A content inventory tracks pages. A GEO evidence ledger tracks the proof assets inside and behind those pages. It tells you what claim each source supports, who owns it, where it can be reused, and when it becomes risky.
How often should a GEO evidence ledger be reviewed?
At minimum, review it weekly for high-intent pages and monthly for the broader site. The right cadence depends on how often your pricing, product UI, benchmarks, and customer proof change.
Which teams should own the ledger?
Usually a content lead, strategist, or product marketing owner maintains the ledger, with support from SEO, analytics, and web. The key is one accountable owner per proof row, not shared ownership with no decision-maker.
Does this replace a refresh queue?
No. The ledger feeds the refresh queue.
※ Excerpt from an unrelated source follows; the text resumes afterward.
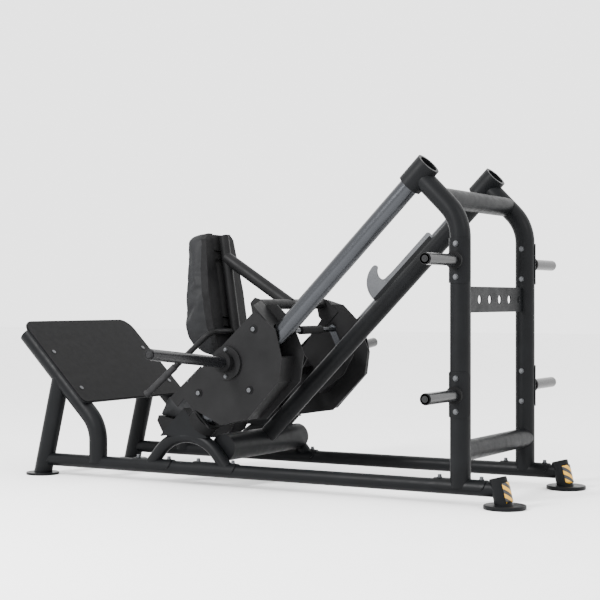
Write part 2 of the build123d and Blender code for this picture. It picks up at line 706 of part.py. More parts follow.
# ---- plate horns ----
def horn_point(side, distance):
    """Point on the horn's axis at a distance out from the outer plate."""
    return Vector(HORN_X, side * (OUTER_PLATE_Y + distance * math.cos(HORN_TILT)),
                  HORN_BASE_HEIGHT + distance * math.sin(HORN_TILT))


def horn_length():
    return (HORN_TIP_Y - OUTER_PLATE_Y) / math.cos(HORN_TILT)


def horn_root():
    """Length of the horn's narrower root, which ends at the collar's face."""
    return HORN_FLANGE + 8 + HORN_COLLAR_LENGTH


def horn(side):
    """Plate horn on its round flange, tilted up so that plates stay on."""
    base = Vector(HORN_X, side * OUTER_PLATE_Y, HORN_BASE_HEIGHT)
    flange = rod(base, base + Vector(0, side * HORN_FLANGE, 0), HORN_FLANGE_DIA)
    bar = rod(horn_point(side, -2), horn_point(side, horn_root()), HORN_DIA - 2)
    bar += rod(horn_point(side, horn_root()), horn_point(side, horn_length() - 5), HORN_DIA)
    bar += rod(horn_point(side, horn_length() - 5), horn_point(side, horn_length()), HORN_DIA - 8)
    bar -= box((HORN_X - 60, HORN_X + 60), across(side, OUTER_PLATE_Y - 60, OUTER_PLATE_Y),
               (HORN_BASE_HEIGHT - 60, HORN_BASE_HEIGHT + 60))
    return flange + bar


def horn_collar(side):
    """Rubber ring that the first plate rests against."""
    ring = rod(horn_point(side, HORN_FLANGE + 8), horn_point(side, horn_root()), HORN_COLLAR_DIA)
    return ring - rod(horn_point(side, 0), horn_point(side, 100), HORN_DIA - 2)


def sled_bolts():
    """Bolts of the horn flanges and of the strips on the carriages."""
    pieces = []
    for side in (-1, 1):
        for along in (-1739, -1682):
            pieces.append(hex_bolt(on_slope(along, 172, side * (OUTER_PLATE_Y - SLED_PLATE)), (0, side, 0),
                                   head=9, height=6, washer=10))
        for step in (-61, 61):
            pieces.append(hex_bolt((HORN_X, side * (OUTER_PLATE_Y + HORN_FLANGE), HORN_BASE_HEIGHT + step),
                                   (0, side, 0), head=17, height=8, washer=20))
    return pieces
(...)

The ledger explains what proof changed or expired. The queue decides which page gets fixed first and how that work gets scheduled.
What pages benefit most from an evidence ledger?
Start with pages that influence buyer decisions: service pages, pricing pages, comparison pages, case studies, and expert pages. Those are the places where stale proof hurts the fastest.
The bottom line
If your GEO program only tracks prompts and pages, you are missing the layer that actually keeps those pages believable.
An evidence ledger is not glamorous. It is the thing that stops a strong service page from drifting into vague claims, stale screenshots, and unsupported proof.
Build it once. Connect it to your refresh queue. Review it every week. Then your team can stop guessing whether a page needs more copy and start fixing the specific proof asset that is costing you trust.